To iron out the K-means algorithm, we’ll look at a small example of physical measurements (sepal length and width) of 5 irises in the first exercise:

irises <- data.frame(
    Width = c(0.5,0.5,2.3,2.8,3.0),
    Length = c(2.0,2.5,1.3,1.8,1.3)
)
ggplot(irises, aes(x = Width, y = Length)) + 
    geom_point() + 
    geom_text(aes(label = c(1:5)), vjust = 1.5) + 
    lims(x = c(0,4), y = c(0,4))

  1. Cluster these 5 flowers by hand using K=2 clusters. For the first stage of initialization, use the random cluster assignments shown below in the cluster column.

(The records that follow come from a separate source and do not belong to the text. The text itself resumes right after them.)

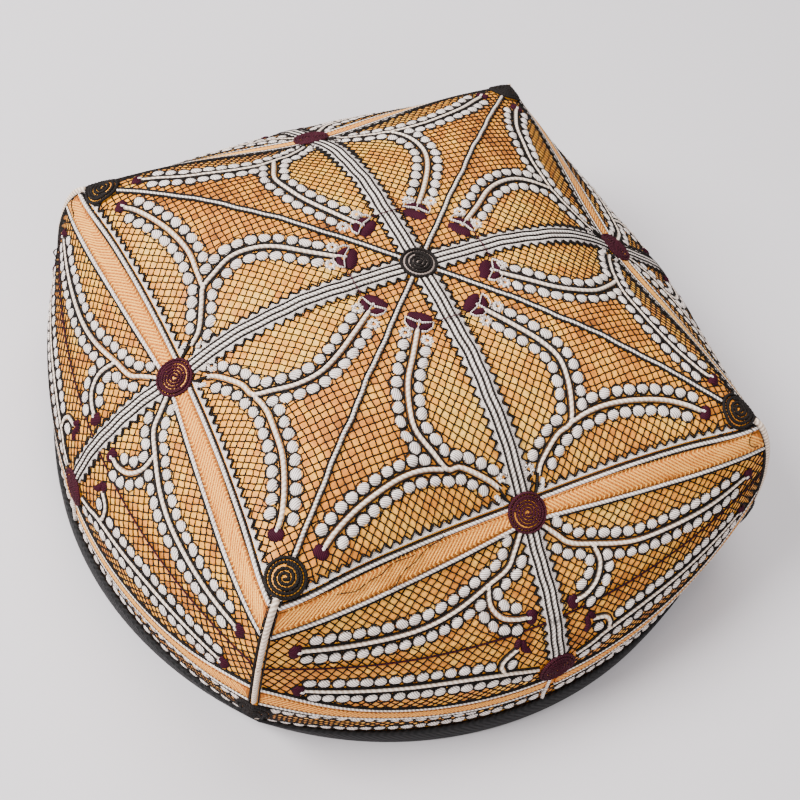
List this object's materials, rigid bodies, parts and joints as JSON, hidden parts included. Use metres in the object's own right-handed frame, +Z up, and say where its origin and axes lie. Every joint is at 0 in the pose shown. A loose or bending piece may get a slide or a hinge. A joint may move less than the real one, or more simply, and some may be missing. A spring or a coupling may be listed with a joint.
{
  "type": "tubeteika skullcap",
  "caption": "Square-topped cloth skullcap with a round rim, a sewn-on band, a black binding, couched cords, rosettes and herringbone tapes.",
  "frame": {"origin": "middle of the rim, on the surface that the cap rests on", "axes": "+Z up out of the top; the middles of the four sides look along +-X and +-Y"},
  "size_m": [0.184, 0.184, 0.0742],
  "materials": {
    "amber_satin": "quilted satin",
    "black_braid": "woven braid",
    "black_thread": "couched thread",
    "plum_thread": "couched thread",
    "white_cotton": "twisted cotton",
    "peach_thread": "herringbone satin stitch"
  },
  "bodies": {
    "root": {"crown": "amber_satin", "band": "amber_satin", "rim_binding": "black_braid", "centre_rosette": "black_thread", "corner_rosette_1": "black_thread", "corner_rosette_2": "black_thread", "corner_rosette_3": "black_thread", "corner_rosette_4": "black_thread", "edge_rosette_1": "plum_thread", "edge_rosette_2": "plum_thread", "edge_rosette_3": "plum_thread", "edge_rosette_4": "plum_thread", "band_rosette_1": "plum_thread", "band_rosette_2": "plum_thread", "band_rosette_3": "plum_thread", "band_rosette_4": "plum_thread", "band_corner_rosette_1": "black_thread", "band_corner_rosette_2": "black_thread", "band_corner_rosette_3": "black_thread", "band_corner_rosette_4": "black_thread", "top_rib_1": "white_cotton", "top_rib_2": "white_cotton", "top_rib_3": "white_cotton", "top_rib_4": "white_cotton", "diagonal_cord_1": "white_cotton", "diagonal_cord_2": "white_cotton", "diagonal_cord_3": "white_cotton", "diagonal_cord_4": "white_cotton", "side_rib_1": "white_cotton", "side_rib_2": "white_cotton", "side_rib_3": "white_cotton", "side_rib_4": "white_cotton", "band_rib_1": "white_cotton", "band_rib_2": "white_cotton", "band_rib_3": "white_cotton", "band_rib_4": "white_cotton", "edge_tape_1": "peach_thread", "edge_tape_2": "peach_thread", "edge_tape_3": "peach_thread", "edge_tape_4": "peach_thread", "edge_tape_5": "peach_thread", "edge_tape_6": "peach_thread", "edge_tape_7": "peach_thread", "edge_tape_8": "peach_thread", "band_tape_1": "peach_thread", "band_tape_2": "peach_thread", "band_tape_3": "peach_thread", "band_tape_4": "peach_thread", "corner_cord_1": "white_cotton", "corner_cord_2": "white_cotton", "corner_cord_3": "white_cotton", "corner_cord_4": "white_cotton", "band_corner_cord_1": "white_cotton", "band_corner_cord_2": "white_cotton", "band_corner_cord_3": "white_cotton", "band_corner_cord_4": "white_cotton"}
  },
  "joints": []
}
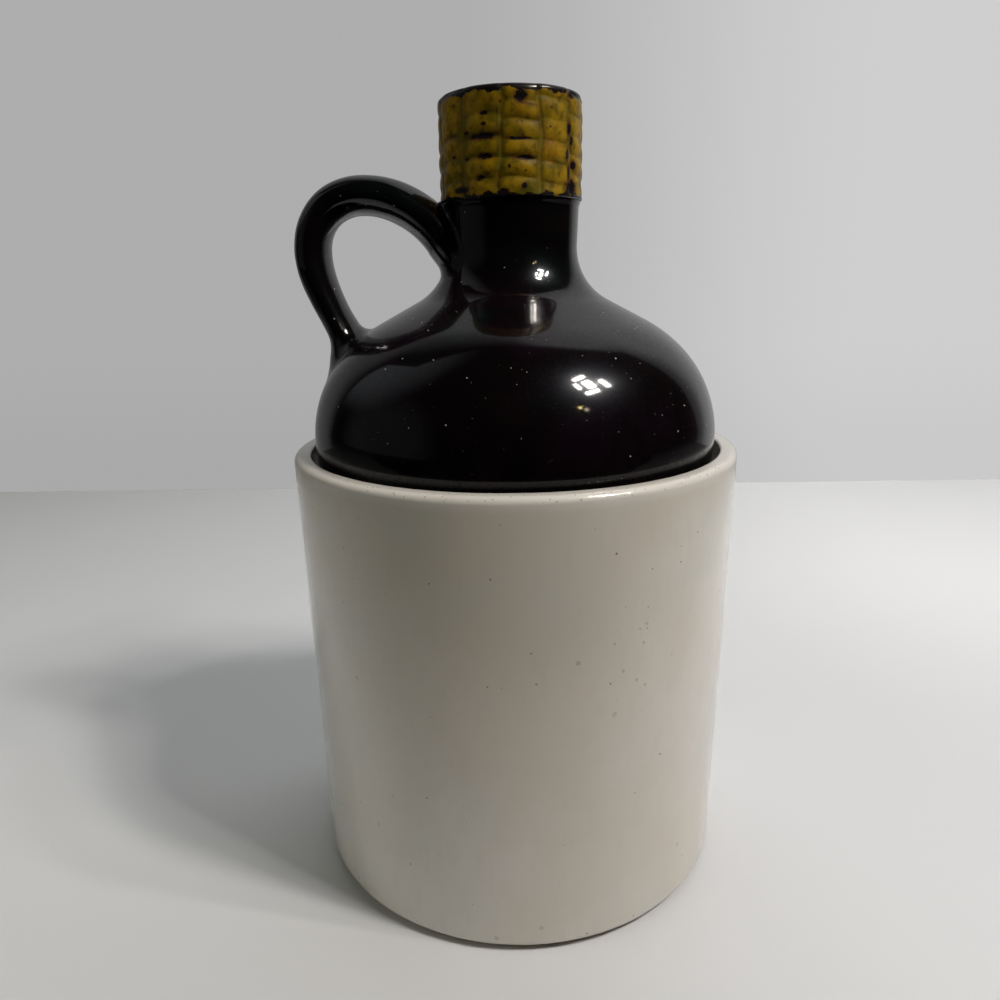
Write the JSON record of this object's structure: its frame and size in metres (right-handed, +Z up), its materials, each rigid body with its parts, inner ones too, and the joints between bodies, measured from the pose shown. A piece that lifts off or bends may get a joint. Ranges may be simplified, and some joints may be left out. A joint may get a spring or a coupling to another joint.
{
  "type": "stoneware crock jug",
  "caption": "Straight pale crock whose lid is a dark jug shoulder with neck and loop handle, stopped by a corncob plug.",
  "frame": {"origin": "on the crock's axis, in the plane of the foot ring that it stands on", "axes": "+Z up the axis from the foot to the stopper; the handle points along -X; the front faces -Y"},
  "size_m": [0.165, 0.165, 0.2824],
  "materials": {
    "white_glaze": "gloss off-white glaze, bare buff foot",
    "black_glaze": "high-gloss brown-black glaze",
    "corn_glaze": "worn mustard glaze over brown-black"
  },
  "bodies": {
    "crock": {"crock": "white_glaze"},
    "lid": {"lid": "black_glaze", "handle": "black_glaze"},
    "stopper": {"corncob_stopper": "corn_glaze"}
  },
  "joints": [
    {"name": "lid_lift", "type": "slide", "parent": "crock", "child": "lid", "axis": [0, 0, 1], "range_m": [0, 0.15]},
    {"name": "stopper_pull", "type": "slide", "parent": "lid", "child": "stopper", "axis": [0, 0, 1], "range_m": [0, 0.06]}
  ]
}
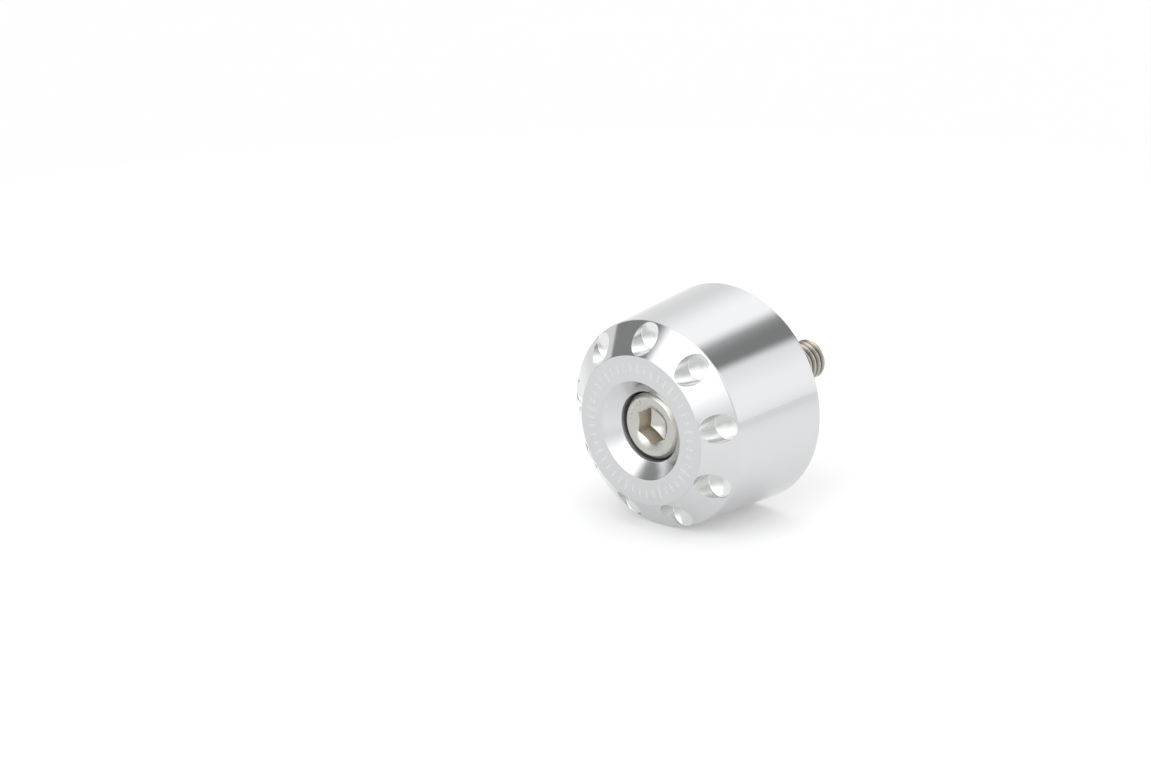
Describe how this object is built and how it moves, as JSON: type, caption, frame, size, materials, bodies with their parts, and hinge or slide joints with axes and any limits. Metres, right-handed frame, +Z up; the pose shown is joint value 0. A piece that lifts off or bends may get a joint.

Show your work for 2 iterations of the centroiding and reassignment steps.

    cbind(irises, data.frame(cluster = c(2,1,1,1,2)))
    ##   Width Length cluster
    ## 1   0.5    2.0       2
    ## 2   0.5    2.5       1
    ## 3   2.3    1.3       1
    ## 4   2.8    1.8       1
    ## 5   3.0    1.3       2

    You may find it helpful to use this function to calculate the distance of each case to a specified point:

    dist_iris <- function(point) {
        sqrt((irises$Width - point[1])^2 + (irises$Length - point[2])^2)
    }
    # For example: distance of every case to (1,2)
    dist_iris(point = c(1,2))




  1. The kmeans() function in R performs K-means clustering. Check your work from the previous exercise.

    irises_clust2 <- kmeans(irises, centers = 2)
    
    # Check out the cluster assignments
    irises_clust2$cluster
    
    # Plot the clusters
    irises <- irises %>% 
        mutate(cluster = irises_clust2$cluster)
    ggplot(irises, aes(y = Length, x = Width, color = as.factor(cluster))) + 
        geom_point() + 
        lims(x = c(0,4), y = c(0,4))




In the remainder of the exercises, we’ll look at the full iris dataset of 150 flowers.

data(iris)


  1. Part of performing K-means clustering is choosing an appropriate value for K.
    1. To explore the impact of K, perform a K-means cluster analysis of the iris data using just Sepal.Length and Sepal.Width (for ease of visualization). Use the following code for \(K=2\) and adapt it to explore \(K=3\) and \(K=20\).

      # Take only Sepal.Length & Sepal.Width
      iris_sub <- iris %>%
          dplyr::select(Sepal.Length, Sepal.Width)
      
      # K=2 clusters
      km_clust2 <- kmeans(iris_sub, centers = 2)
      ggplot(iris_sub, aes(x = Sepal.Width, y = Sepal.Length, color = as.factor(km_clust2$cluster))) + 
          geom_point()
    2. Based on these plots, discuss the pros and cons of low and high K.




  1. Before moving on, let’s get more comfortable working with unfamiliar objects in R.
    1. Look at the help page for the kmeans() function and scroll down to the “Value:” section. What is the name of the component of a kmeans object that contains a measure of total within-cluster variation?
    2. Whenever we want to extract a certain component of an R object that is a list, we can use the code list_object$name_of_component. Display the measure of total within-cluster variation for km_clust2.




  1. A strategy for picking K is to compare the total squared distance of each case from its assigned centroid (the total within-cluster sum of squares) for different values of K.
    1. Write a for-loop to calculate the total sum of squared distances for each K in \(\{1, 2, ..., 50\}\). Plot these squared distances versus K.

      # Create storage vector for total within-cluster sum of squares
      tot_wc_ss <- rep(0, 50)
      
      # Loop
      for (i in 1:50) {
          # Perform k means clustering on iris_sub
          ???
      
          # Store the total within-cluster sum of squares
          tot_wc_ss[i] <- ???$???
      }
      plot(1:50, tot_wc_ss)
    2. Based on this plot, which values of K seem reasonable? Explain.




Extra! Think about the scientific questions that you want to answer for your final project. Could clustering play a role in your scientific pursuits?